Tuesday, October 20, 2009

Huh? What are you talking about?

We all remember that line from Jerry McGuire..."You had me at hello." It's a great line and one that really should be key to writing those query letters, synopses and first chapters. Editors and agents have a ton of things going on in their lives daily and, while this might seem unfair, that opening shot you fire needs to count! You have to have us hooked early on.

I bring this up, however, to look at the other side of the coin. I get all of the time (and I am sure other agents do as well) proposals for projects that make me sit there and say "HUH?" Now, I will admit there are times when this occurs but it is due to a long day, lack of sleep or too little coffee. However, most of the time, it really is the proposal. So, what do I do on this?

I pass.

I know this sounds harsh but I pass on the project. A colleague of mine uses the phrase, "if it is a maybe, it is a no" to guide her thinking when it comes to new projects. She is right on the money with this. For me, if I get a project that I have no idea what is going on, I am not going to chase after it in the hopes that maybe, just maybe, the project will be so amazing I have to sign it.

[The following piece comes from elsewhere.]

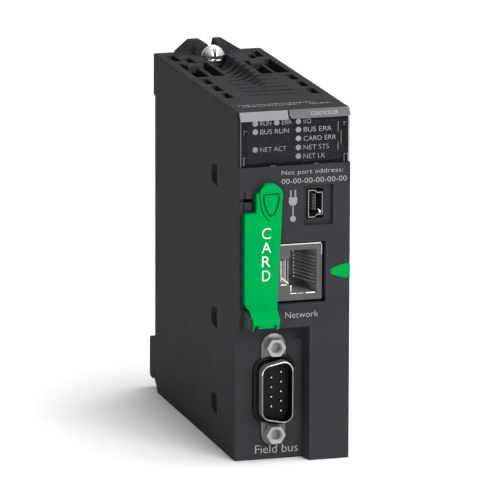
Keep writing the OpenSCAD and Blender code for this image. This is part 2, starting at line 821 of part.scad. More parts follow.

As a writer, it is crucial that you insure you have us at hello. Here are a few tips:

  • Your pitch has to be clear and concise giving the reader an exact picture of what the story is about. Don't just give us a pretty theme to work with.
  • Your query should be straightforward and to the point. Reading and reading just to get to the last line that finally sums up the story is not going to work.
  • I should not have to dig through the pages of material you sent just to figure out the basics about the book (the title, genre, word count and certainly your name).
  • Your synopsis should be the plot of the story. It is a storyboard of the entire novel, not a chance for you to attempt to show off your creative writing ability.
  • Your opening pages need to draw the reader into the story with an understanding of the character and the world. Sending me an email later complaining when I tell you it was slow and that things really are exciting in Chapter 5 should tell you something. 1-4 doesn't work.

Remember that in the real world, when you are applying for a job, the prospective employer is only looking at your cover letter and resume for 20-30 seconds. I hate to break it to you. The publishing world IS the real world.